A technical term–packed mini-history of the War of 1812 and biography of Capt. David Porter (1780 –1843).
Daughan (If By Sea: The Forging of the American Navy—From the Revolution to the War of 1812, 2008, etc.) stuffs the book so full of nautical terms that many readers will require a dictionary to search for words not included in the glossary. Porter began his career as a merchantman when he was 16, and he eventually joined the new U.S. Navy under President John Adams. He fought in the Quasi-War with France in 1798 and spent nearly 20 months in a prison in Tripoli after fighting the Barbary pirates. The War of 1812 gave Porter his chance to advance his career. President James Madison didn’t plan on much help from the Navy until Porter’s Essex took eight prizes and then a ship of the Royal Navy.
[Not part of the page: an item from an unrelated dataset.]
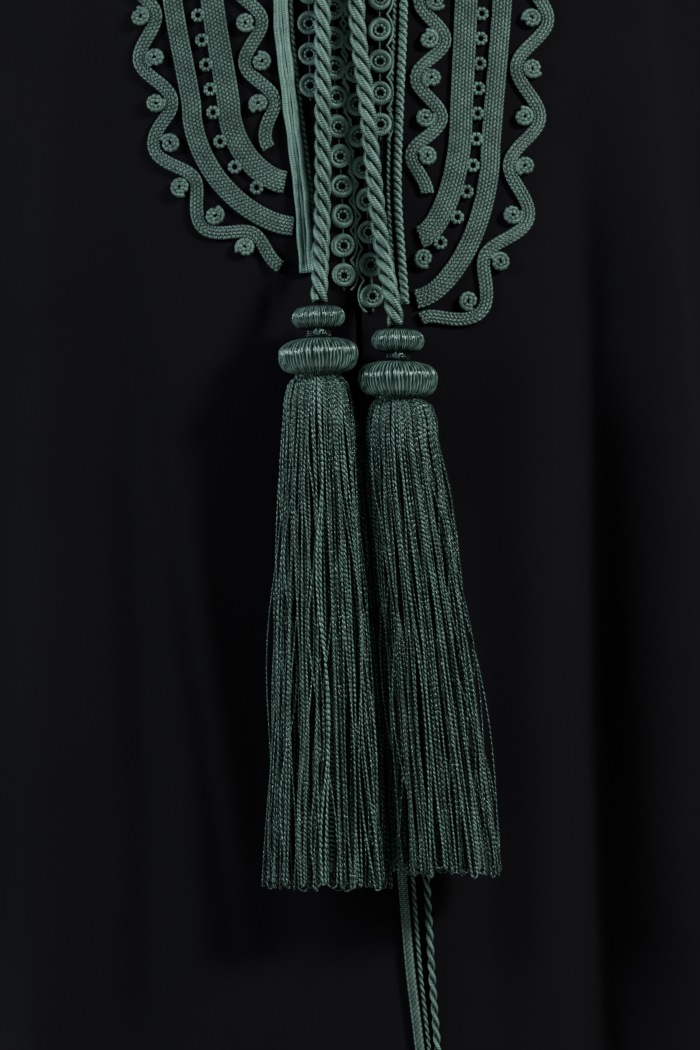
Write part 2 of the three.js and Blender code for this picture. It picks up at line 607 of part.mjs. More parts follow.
const piping = (kind) => ribbon(downLine(kind.line, kind.line[0].z, kind.line.at(-1).z, 22), kind.width, kind.thick, LIFT);

// A row of rosettes as one strip that swells at each of them.
function rosetteRow(row) {
  const count = Math.round((row.to - row.from) / (row.pitch ?? ROW.pitch));
  const wide = (k) => (k % 2 ? ROW.wide : ROW.narrow);
  return ribbon(downLine(row.line, row.from, row.to, 2 * count), wide, ROW.thick, LIFT);
}

// A three-lobed rope, turned about its middle line, that lifts off to its tassel's head at its foot.
function rope(line) {
  const foot = line[0].z;
  const top = line.at(-1).z;
  const spine = downLine(line, foot, top, ROPE.steps).map((p) => {
    const lift = mix(TASSEL.lift, ROPE.rest, smooth((p.z - foot) / ROPE_RISE));
    return onFront(p.x, p.z, lift);
  });
  const rings = spine.map((p, k) => {
    const turn = 2 * Math.PI * (top - p.z) / ROPE.pitch;
    const d = new THREE.Vector3().subVectors(spine[Math.min(k + 1, ROPE.steps)], spine[Math.max(k - 1, 0)]).normalize();
    const across = new THREE.Vector3(0, 1, 0).cross(d).normalize();
    const out = new THREE.Vector3().crossVectors(d, across);
    return Array.from({ length: ROPE.sides }, (_, j) => {
      const a = 2 * Math.PI * j / ROPE.sides;
      const r = ROPE.radius - ROPE.lobe * (1 - Math.cos(3 * a)) / 2;
      return p.clone().addScaledVector(across, r * Math.cos(a + turn)).addScaledVector(out, r * Math.sin(a + turn));
    });
  });
  return loft(rings);
}

// ---------------------------------------------------------------- tassels

// A solid turned about an upright line.
function turned(profile, sides) {
  const geometry = new THREE.LatheGeometry(profile.map((p) => new THREE.Vector2(p.r, p.h)), sides);
  geometry.deleteAttribute('normal');
  geometry.deleteAttribute('uv');
  geometry.rotateX(Math.PI / 2);
  return mergeVertices(geometry, 1e-4);
}

// A head turned in one piece, and three rings of strands whose roots are fused into its foot.
function tassel(kind) {
  const axisDepth = frontDepth(kind.x, kind.topZ) + TASSEL.lift;
  const solids = [turned(HEAD, HEAD_SIDES).translate(kind.x, -axisDepth, kind.topZ)];
  const rootZ = kind.topZ + HEAD[0].h + 2;
  TASSEL.rings.forEach(([share, count], ringNumber) => {
    for (let k = 0; k < count; k += 1) {
      const turn = 2 * Math.PI * (k + 0.5 * (ringNumber % 2)) / count;
      const spine = STRAND.stations.map((t) => {
        const z = mix(rootZ, kind.footZ, t) + (t === 1 ? 3 * Math.sin(5 * turn + ringNumber) + 3 : 0);
        const from = along(kind.edges, 'z', 'from', z) + STRAND.foot;
        const to = along(kind.edges, 'z', 'to', z) - STRAND.foot;
        const open = Math.sin(Math.PI / 2 * Math.min(t / SKIRT_OPEN.share, 1)) ** SKIRT_OPEN.power;
        const halfX = mix(TASSEL.rootRadius, (to - from) / 2, open);
        const halfY = mix(TASSEL.rootRadius, mix(TASSEL.depthTop, TASSEL.depthFoot, t), open);
        const x = mix(kind.x, (from + to) / 2, open) + share * halfX * Math.cos(turn);
        const middle = Math.max(axisDepth, frontDepth(kind.x, z) + TASSEL.lift);
        return new THREE.Vector3(x, -middle - share * halfY * Math.sin(turn), z);
      });
      solids.push(loft(spine.map((p, j) => {
        const r = mix(STRAND.root, STRAND.foot, smooth(STRAND.stations[j] * 2));
        return [0, 1, 2].map((m) => {
          const a = turn + 2 * Math.PI * m / 3;
          return new THREE.Vector3(p.x + r * Math.cos(a), p.y - r * Math.sin(a), p.z);
        });
      })));
    }
  });
  return fused(solids);
}

// ---------------------------------------------------------------- tie cords

// A tie cord is an oval or round section drawn along its route.
function tie(kind) {
  const points = kind.route.map(([x, z]) => onFront(x, z, TIE_LIFT + kind.thick / 2));
  const section = new THREE.Shape();
  for (let k = 0; k < TIE_SIDES; k += 1) {
    const a = 2 * Math.PI * (k + 0.5) / TIE_SIDES;
    const corner = [kind.thick / 2 * Math.cos(a), kind.width / 2 * Math.sin(a)];
    if (k === 0) section.moveTo(...corner);
    else section.lineTo(...corner);
  }
  section.closePath();
  const path = new THREE.CatmullRomCurve3(points);
  return new THREE.ExtrudeGeometry(section, { steps: TIE_STEPS, bevelEnabled: false, extrudePath: path });
}

function tieKnot() {
  const halfDepth = KNOT.flat * Math.max(...KNOT.profile.map((p) => p.r));
  const knot = turned(KNOT.profile, KNOT.sides).scale(1, KNOT.flat, 1);
  return knot.translate(KNOT.x, -frontDepth(KNOT.x, KNOT.topZ) - TIE_LIFT - halfDepth, KNOT.topZ);
}

// ---------------------------------------------------------------- the garment

const garment = new THREE.Group();
function add(name, geometry, look) {
  geometry.deleteAttribute('normal');
  geometry.deleteAttribute('uv');
  const merged = mergeVertices(geometry, 1e-4);
  merged.computeVertexNormals();
  const mesh = new THREE.Mesh(merged, new THREE.MeshStandardMaterial(look));
  mesh.name = name;
  garment.add(mesh);
}

add('front', front.geometry, BLACK);
add('back', back.geometry, BLACK);
add('sleeve_left', sleeve(-1), BLACK);
add('sleeve_right', sleeve(1), BLACK);
for (const side of ['left', 'right']) {
  const { outer, inner } = LOBES[side];
  add(`braid_outer_${side}`, braid(outer, OUTER_BRAID), GREEN);
  add(`braid_inner_${side}`, braid(inner, INNER_BRAID), GREEN);
  add(`wave_outer_${side}`, waveBraid(outer, WAVES[side].outer), GREEN);
  add(`wave_inner_${side}`, waveBraid(inner, WAVES[side].inner), GREEN);
  add(`piping_${side}`, piping(PIPING[side]), GREEN);
  add(`rosettes_inner_${side}`, rosetteRow(ROSETTE_ROWS[side].inner), GREEN);
  add(`rosettes_edge_${side}`, rosetteRow(ROSETTE_ROWS[side].edge), GREEN);
  add(`rope_${side}`, rope(ROPES[side].line), GREEN);
  add(`tassel_${side}`, tassel(TASSELS[side]), GREEN);
}
for (const [name, kind] of Object.entries(TIES)) add(name, tie(kind), GREEN);
add('tie_knot', tieKnot(), GREEN);

export default garment;
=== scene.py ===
"""A black abaya in its worn shape: thin shell cloth, with couched braids, ropes and tassels on its front.

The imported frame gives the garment's one body. Every piece here is a surface worked out in millimetres
from the same tables as the frame's solids, then put into a mesh in metres.
"""

import bpy
import numpy as np
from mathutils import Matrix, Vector


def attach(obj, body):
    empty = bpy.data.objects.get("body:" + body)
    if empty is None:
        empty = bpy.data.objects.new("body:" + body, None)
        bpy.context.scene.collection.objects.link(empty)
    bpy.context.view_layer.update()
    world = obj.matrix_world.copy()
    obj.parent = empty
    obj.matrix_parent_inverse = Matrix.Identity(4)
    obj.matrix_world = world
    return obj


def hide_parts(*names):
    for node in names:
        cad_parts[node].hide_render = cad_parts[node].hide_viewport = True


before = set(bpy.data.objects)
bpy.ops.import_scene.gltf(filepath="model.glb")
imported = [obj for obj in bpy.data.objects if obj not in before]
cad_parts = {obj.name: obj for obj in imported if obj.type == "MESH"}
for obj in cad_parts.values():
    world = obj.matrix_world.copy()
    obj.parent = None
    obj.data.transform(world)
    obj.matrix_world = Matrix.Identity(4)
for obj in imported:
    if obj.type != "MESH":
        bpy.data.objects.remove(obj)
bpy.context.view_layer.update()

bl_info = {
    "name": "Abaya with braid work and tassels",
    "version": (1, 0, 0),
    "blender": (4, 5, 0),
    "location": "3D View > Sidebar > Abaya",
    "description": "Builds the cloth, braids, ropes, tassels and tie cords of an abaya",
    "category": "Add Mesh",
}

MM = 0.001

# ---------------------------------------------------------------- the garment's sizes, in millimetres

# The gap between the front and the back at a seam, then the heights of the garment's levels.
SEAM = 0.3
HEM_Z = -1420.0
KNEE_Z = -730.0
YOKE_Z = -400.0
SLIT_FOOT_Z = -436.0
ARMPIT_Z = -287.0
CHEST_Z = -190.0
# The neck's half width, the height of its points at the shoulder seams, and its depth on each panel.
NECK_HALF = 85.0
NECK_POINT_Z = 8.0
NECK_DROP = {"front": 78.0, "back": 26.0}
# The fall of the shoulder, the powers that round a level section and the bend over the shoulder, and how
# fast a section widens above the armpit.
SHOULDER_SLOPE = 0.436
CHEST_POWER = 2.4
SHOULDER_POWER = 1.6
REACH_SLOPE = 0.17
# The shares of a half panel at which its neckline and its shoulder seam end.
NECK_END = 0.34
SHOULDER_END = 0.66

# Height, half width, depth in front and depth behind of level sections, from the hem up.
SECTIONS = np.array([
    [-1420, 368, 218, 222],
    [-1150, 332, 186, 190],
    [-850, 290, 154, 156],
    [-600, 260, 138, 126],
    [-400, 244, 134, 112],
    [-287, 242, 130, 114],
    [-190, 242, 122, 114],
    [8, 242, 116, 106],
], dtype=float)

# Folds in front: places in degrees round the body at the yoke, knee and hem, spread, then rises there.
FRONT_FOLDS = [
    (-44, -42, -43, 4.5, -4, -8, -15),
    (-34, -30, -32, 4.5, 5, 9, 17),
    (-28, -21, -22, 4.0, -5, -9, -15),
    (-19, -14, -12, 4.0, 1, 6, 14),
    (-7, -5, -3, 4.5, 0, -3, -13),
    (5, 5, 7, 4.5, 0, 2, 13),
    (13, 13, 15, 4.0, 0, -3, -10),
    (20, 19, 21, 3.5, 4, 6, 13),
    (27, 25.3, 28, 3.2, -7, -13, -16),
    (36, 36, 37, 4.0, 7, 10, 16),
    (46, 47, 47, 4.5, -4, -9, -15),
]
# Folds at the sides and behind: degrees to the first and from one to the next, how many there are on a
# side, their spread, and their mean rise at the yoke, knee and hem.
SIDE_FOLDS = {
    "first": 57, "step": 11.2, "per_side": 11, "spread": 4.6,
    "yoke": 2.5, "knee": 8, "hem": 15.5,
}

# Soft creases laid over the folds: height and place at their top, middle and foot, then how wide they
# are to the left and to the right, and how far they rise.
FRONT_CREASES = [
    (-150, 124, -346, 140, -560, 160, 17, 4.5, 5.5),
    (-270, 106, -430, 111, -900, 118, 8, 6, -5.5),
    (-280, 86, -520, 90, -1000, 96, 16, 14, -4.2),
    (-290, 128, -520, 134, -1000, 140, 12, 14, 3.0),
    (-392, -101, -499, -81, -720, -48, 3.2, 4.2, -2.6),
    (-392, -92, -499, -72, -720, -40, 4.5, 6, 1.4),
    (-366, -43, -388, -38, -412, -33, 2.4, 3.2, -1.5),
    (-372, -36, -392, -31, -416, -27, 2.2, 3.4, 0.9),
    (-250, -131, -480, -136, -900, -140, 8, 11, 3.4),
    (-200, -118, -430, -108, -800, -88, 9, 7, -4.2),
    (-470, 58, -640, 66, -900, 71, 7, 12, -2.4),
    (-520, -8, -760, -14, -1100, -12, 13, 9, 2.6),
    (-80, 120, -150, 152, -240, 186, 9, 12, 3.2),
    (-85, -118, -165, -150, -255, -182, 11, 9, 3.6),
    (-120, 158, -175, 178, -235, 196, 7, 8, -2.6),
    (-118, -152, -180, -176, -240, -194, 8, 7, -2.8),
    (-640, -176, -900, -206, -1300, -236, 10, 14, 4.5),
    (-620, 192, -900, 214, -1300, 244, 13, 9, 4.2),
]
BACK_CREASES = [
    (-60, 92, -160, 130, -270, 176, 12, 9, 3.4),
    (-62, -96, -170, -134, -280, -178, 9, 12, 3.8),
    (-110, 40, -330, 52, -620, 60, 13, 9, 3.2),
    (-130, -34, -350, -46, -640, -58, 10, 14, 3.6),
    (-260, 8, -480, 4, -800, 10, 11, 11, -3.2),
    (-300, 112, -500, 120, -820, 136, 8, 12, -3.6),
    (-280, -118, -520, -128, -840, -140, 12, 8, -3.8),
    (-420, 168, -700, 186, -1100, 214, 12, 8, 4.0),
    (-440, -160, -720, -182, -1120, -210, 8, 12, 4.4),
]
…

Madison sent him out again to harass British shipping in the South Atlantic, and eventually, he “doubled the horn” (sailed around) into the Pacific, where he successfully harassed British whalers. While in the Marquesas to resupply the ship, however, Porter overdid it by claiming the islands for the United States, a decision that had lasting effects for only a month after he pulled out. Mostly, he was looking for a fight with the British, who were searching the seas for him. After so many successful encounters, his arrogance would prove his undoing.
The escapades of Porter illustrate how the men who made the U.S. Navy great succeeded against great odds and across vast oceans. Daughan is obviously well-versed in and passionate about his subject, but landlubbers will find the technical terms off-putting.